Evelin lives in Hong Kong and teaches ballet, creative dance and school workshops (primary and secondary). She makes work for her dance company Motive for Motion and has collaborated and performed for the VivaDanca Festival directed by Cristina Castro in Salvador-Bahia, Brazil. During the recent political unrest in Hong Kong her performance work has been in jeopardy.
What impact has CAP had on your practice?
CAP has impacted positively and consistently in my development as an artist. Encouraging me on my journey rather than holding me back. Through CAP I am able to navigate my creative process with a sense of direction and yet curiosity and excitement to challenge it.
CAP has helped me to develop a consciousness and embody the discovered knowledge in my performance, choreography or in my teaching practice. It’s essential to have a research methodology that allows the creative process to breathe and continue to grow, following a line of inquiry that is not linear.
How did you learn about CAP?
I learned about CAP while preparing for a lecture-performance at the Innovation in Performing Arts Education Symposium 2017 at the Hong Kong Academy for Performing Arts, where I graduated as Master of Fine Arts in 2011. For the Symposium, I presented the concept of the Dance Platform, Solo Works, that I was launching in Hong Kong.
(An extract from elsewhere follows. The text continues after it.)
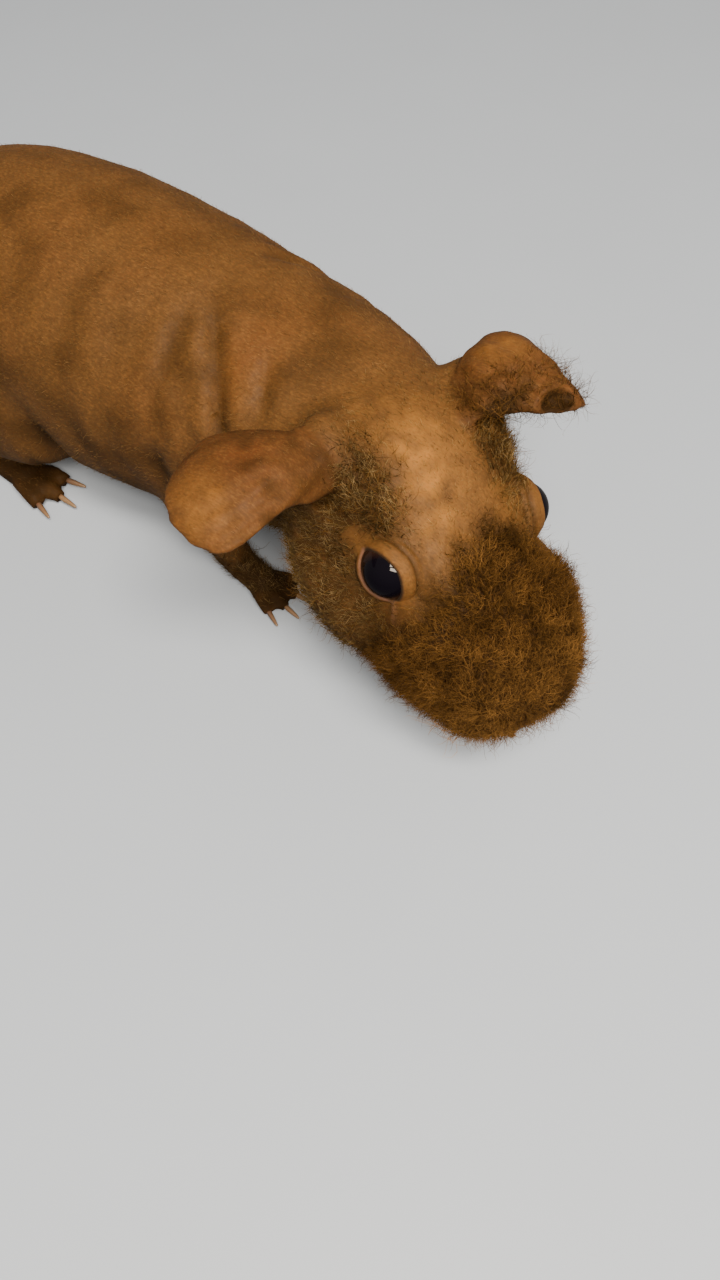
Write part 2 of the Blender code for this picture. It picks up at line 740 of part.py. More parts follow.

Born out of restless curiosity, Solo Works is a process-based dance platform. It aims to be a space for dance artists who are looking for an opportunity to explore and nurture creativity in their own practice. To choose solo composition, which I acknowledge is not always a choice, affirms a field of dance and the importance of exploring a subject’s own identity, movement, and language.
What do you use CAP for?
I use CAP in my dance making for contextualising, making concrete and enabling collaboration. I use it to help me embody movement and put choreographic ideas into practice.
I use CAP to examine my original intentions and motives and articulate my practice in a more systematic and cyclic process of creativity. This allows for a more clear understanding of the process and fluidity in my writing. I can see how the imagery comes out and takes shape.
This is something I need in order to contextualise that which I can’t grasp. It’s not so literal as reflecting on what I am doing as it happens. Rather I have to find a structure that gives space for active enquiring; a foundation to be free to explore. CAP allows me to go to the studio with concrete ideas so that movement research happens.
How do you use CAP with your collaborators?
CAP has provided the method I need to articulate my thoughts in a more effective way so that other artists can understand the process and are motivated to contribute and collaborate creatively instead of following instructions or executing preconceived ideas.
I work collaboratively with my sister who is a musician and CAP lets us find ways of creating together. I have a system of drawing sketches of the choreographic ‘cells’ and their development like a map. I give her the drawings to create the bases for the music. This also allows her to create freely within the existing structure.
How do you use writing in your creative process?
In this process, writing became not only a method to register the journey but a way to process while doing it. Writing became a way to grasp and shape thoughts in my practice. Formulating sentences, choosing words to describe, selecting topics, erasing, deleting…just like we do with our movement exploration while trying to find a dramaturgy, a storyline to bold, to sustain without grounding you.
Writing down your reflections, insights, even rehearsal tasks and notes become an extension of the studio practice and the scaffolding of later analysis. The whole process became more one of a spiral, you almost circle back then you take a leap again. You contradict your own initial thoughts as you do it, and therefore it’s crucial to keep doing it.
Tell me about your forthcoming performance
I am planning to stand on stage and just tell the audience what I am about to do: how I discover the movement idea, how I am planning to perform it, step by step, very literal. I would like for the audience to imagine the dance before I perform it.
I have a set of movements that I explore during the elaboration of the piece and I dance a structured improvisation following pre-recorded music. This is the same format as how I rehearse and that is how I am planning to perform.
I was selected to participate in the process-based platform Hier=Jetz in Munich, but due to the COVID outbreak that performance was cancelled.
Tell us about your work
Zoom
Zoom was created and choreographed for the camera. The video dance happens live from the backstage while projected at the cyclorama for the audience. Only by the end of the choreography, the audience will realize that was happening live as Evelin walks on the stage and perform the dance again in from of their eyes, now the choreography takes another dimension as it evolves what originally initiate from the movements of her feet.
The Bachianas
The Bachianas choreography starts as an experiment with movements in relation to its shadow and light from the mobile phone. Created for the music As Bachianas from the Brazilian composer Heitor Villa-Lobos, Evelin uses the light and the absence of it to reveal the “Saudade” embodied in her dance. Saudade (in Portuguese) a deep emotional state of longing for an absent something or someone. In this choreography, Evelin remembers her ballet background still present in her body and memories.